-- Begin Input --

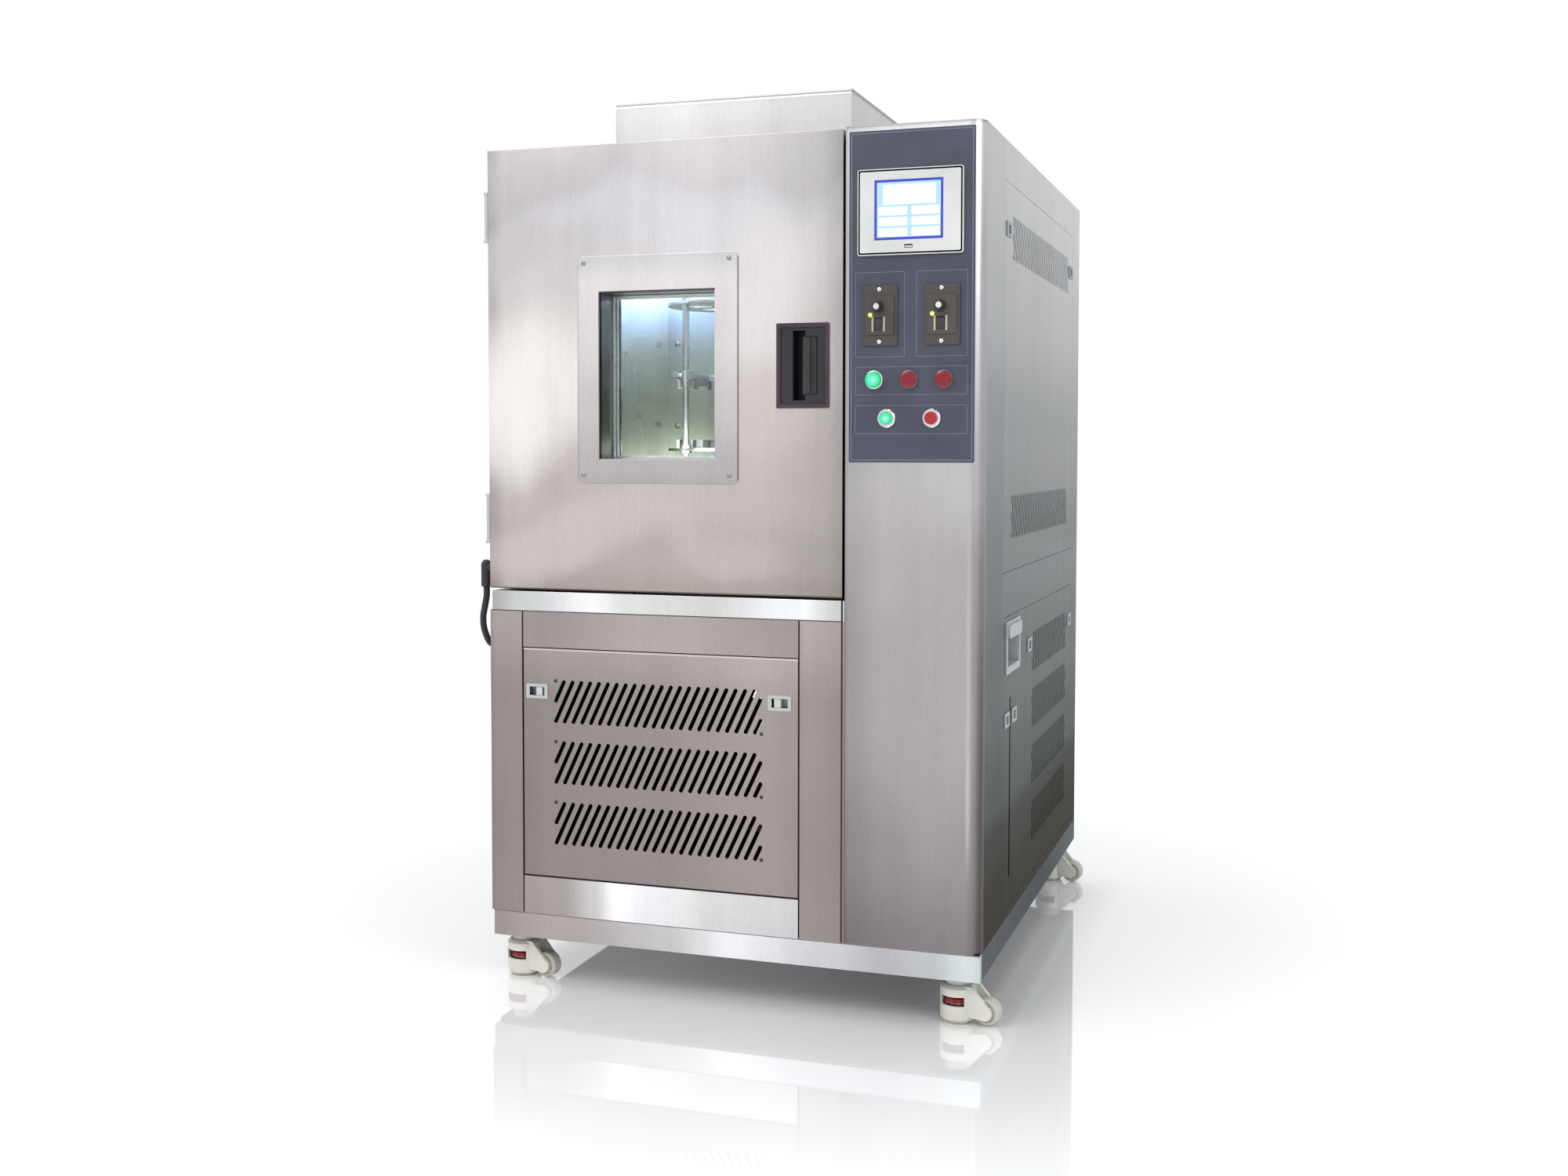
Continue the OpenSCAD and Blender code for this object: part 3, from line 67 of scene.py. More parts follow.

-- End Input --
-- Begin Input --

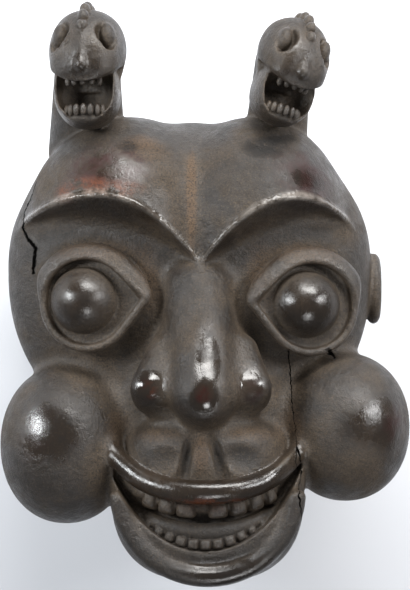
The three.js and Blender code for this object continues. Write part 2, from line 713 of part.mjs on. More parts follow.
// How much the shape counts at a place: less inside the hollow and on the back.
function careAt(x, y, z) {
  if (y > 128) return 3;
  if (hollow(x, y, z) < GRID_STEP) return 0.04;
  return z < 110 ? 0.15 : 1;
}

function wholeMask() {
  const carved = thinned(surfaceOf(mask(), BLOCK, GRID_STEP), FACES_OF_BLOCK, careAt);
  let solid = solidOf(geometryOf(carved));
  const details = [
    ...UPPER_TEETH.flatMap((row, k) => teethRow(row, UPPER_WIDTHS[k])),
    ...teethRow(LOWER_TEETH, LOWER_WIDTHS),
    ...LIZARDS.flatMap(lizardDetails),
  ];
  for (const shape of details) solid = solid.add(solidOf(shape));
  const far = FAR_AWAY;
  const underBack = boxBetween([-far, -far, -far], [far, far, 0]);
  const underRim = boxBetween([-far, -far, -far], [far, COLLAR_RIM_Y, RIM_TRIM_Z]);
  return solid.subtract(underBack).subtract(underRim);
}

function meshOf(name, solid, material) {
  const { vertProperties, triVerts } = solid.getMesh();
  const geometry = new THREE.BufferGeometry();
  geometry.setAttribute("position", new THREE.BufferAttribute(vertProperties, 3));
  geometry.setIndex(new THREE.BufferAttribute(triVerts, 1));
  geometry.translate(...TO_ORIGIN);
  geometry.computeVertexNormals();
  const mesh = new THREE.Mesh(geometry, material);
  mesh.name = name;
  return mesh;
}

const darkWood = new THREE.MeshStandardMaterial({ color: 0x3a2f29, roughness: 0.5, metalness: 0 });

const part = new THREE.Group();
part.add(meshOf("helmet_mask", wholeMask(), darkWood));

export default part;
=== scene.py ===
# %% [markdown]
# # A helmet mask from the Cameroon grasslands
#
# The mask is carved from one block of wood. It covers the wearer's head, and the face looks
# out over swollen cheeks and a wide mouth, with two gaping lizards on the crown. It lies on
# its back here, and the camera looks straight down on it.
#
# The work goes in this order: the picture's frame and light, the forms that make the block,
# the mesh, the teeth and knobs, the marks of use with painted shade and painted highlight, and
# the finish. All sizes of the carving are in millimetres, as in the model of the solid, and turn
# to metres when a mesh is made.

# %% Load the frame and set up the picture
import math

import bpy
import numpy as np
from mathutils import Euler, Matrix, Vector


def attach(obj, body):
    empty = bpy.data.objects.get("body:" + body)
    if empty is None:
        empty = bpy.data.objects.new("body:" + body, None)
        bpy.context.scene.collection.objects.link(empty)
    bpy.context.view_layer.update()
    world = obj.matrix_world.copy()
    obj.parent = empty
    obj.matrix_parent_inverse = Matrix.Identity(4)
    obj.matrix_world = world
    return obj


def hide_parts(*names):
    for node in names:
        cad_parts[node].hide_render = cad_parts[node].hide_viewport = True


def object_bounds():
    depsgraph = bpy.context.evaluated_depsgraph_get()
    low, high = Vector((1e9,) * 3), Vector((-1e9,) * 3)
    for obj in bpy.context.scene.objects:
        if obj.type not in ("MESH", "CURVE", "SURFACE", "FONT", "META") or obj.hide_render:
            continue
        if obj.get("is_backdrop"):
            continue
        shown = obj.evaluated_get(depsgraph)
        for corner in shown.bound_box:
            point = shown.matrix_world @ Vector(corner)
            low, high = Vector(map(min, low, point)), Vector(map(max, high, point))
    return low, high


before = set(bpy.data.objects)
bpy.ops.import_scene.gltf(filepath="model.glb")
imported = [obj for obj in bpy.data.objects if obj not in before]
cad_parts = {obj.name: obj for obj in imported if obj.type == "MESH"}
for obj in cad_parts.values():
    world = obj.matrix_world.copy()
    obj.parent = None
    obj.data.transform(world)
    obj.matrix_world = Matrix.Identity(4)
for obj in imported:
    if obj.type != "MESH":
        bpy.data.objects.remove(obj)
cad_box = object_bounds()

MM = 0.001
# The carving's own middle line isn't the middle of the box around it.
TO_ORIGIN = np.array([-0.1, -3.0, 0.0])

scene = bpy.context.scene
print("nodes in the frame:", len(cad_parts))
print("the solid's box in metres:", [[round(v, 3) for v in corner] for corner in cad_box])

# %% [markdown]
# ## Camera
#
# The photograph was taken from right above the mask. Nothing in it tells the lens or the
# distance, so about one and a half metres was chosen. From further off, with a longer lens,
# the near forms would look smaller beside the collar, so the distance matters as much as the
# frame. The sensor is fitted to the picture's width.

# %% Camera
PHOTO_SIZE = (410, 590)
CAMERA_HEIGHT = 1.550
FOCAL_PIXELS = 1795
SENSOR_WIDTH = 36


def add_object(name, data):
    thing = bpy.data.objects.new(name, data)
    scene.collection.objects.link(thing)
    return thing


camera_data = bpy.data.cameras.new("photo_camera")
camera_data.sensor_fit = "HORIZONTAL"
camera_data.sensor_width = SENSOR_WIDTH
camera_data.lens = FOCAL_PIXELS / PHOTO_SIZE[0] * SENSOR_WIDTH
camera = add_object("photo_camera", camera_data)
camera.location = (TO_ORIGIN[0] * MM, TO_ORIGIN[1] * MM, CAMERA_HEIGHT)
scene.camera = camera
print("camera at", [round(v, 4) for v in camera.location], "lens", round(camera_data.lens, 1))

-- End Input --

▸ **Your objective**:
From the entries above, give again exactly the lines running from the line with "const darkWood = new" to the line with "obj.matrix_world = world"; include both of those lines.

▸ **Exercise result**:
const darkWood = new THREE.MeshStandardMaterial({ color: 0x3a2f29, roughness: 0.5, metalness: 0 });

const part = new THREE.Group();
part.add(meshOf("helmet_mask", wholeMask(), darkWood));

export default part;
=== scene.py ===
# %% [markdown]
# # A helmet mask from the Cameroon grasslands
#
# The mask is carved from one block of wood. It covers the wearer's head, and the face looks
# out over swollen cheeks and a wide mouth, with two gaping lizards on the crown. It lies on
# its back here, and the camera looks straight down on it.
#
# The work goes in this order: the picture's frame and light, the forms that make the block,
# the mesh, the teeth and knobs, the marks of use with painted shade and painted highlight, and
# the finish. All sizes of the carving are in millimetres, as in the model of the solid, and turn
# to metres when a mesh is made.

# %% Load the frame and set up the picture
import math

import bpy
import numpy as np
from mathutils import Euler, Matrix, Vector


def attach(obj, body):
    empty = bpy.data.objects.get("body:" + body)
    if empty is None:
        empty = bpy.data.objects.new("body:" + body, None)
        bpy.context.scene.collection.objects.link(empty)
    bpy.context.view_layer.update()
    world = obj.matrix_world.copy()
    obj.parent = empty
    obj.matrix_parent_inverse = Matrix.Identity(4)
    obj.matrix_world = world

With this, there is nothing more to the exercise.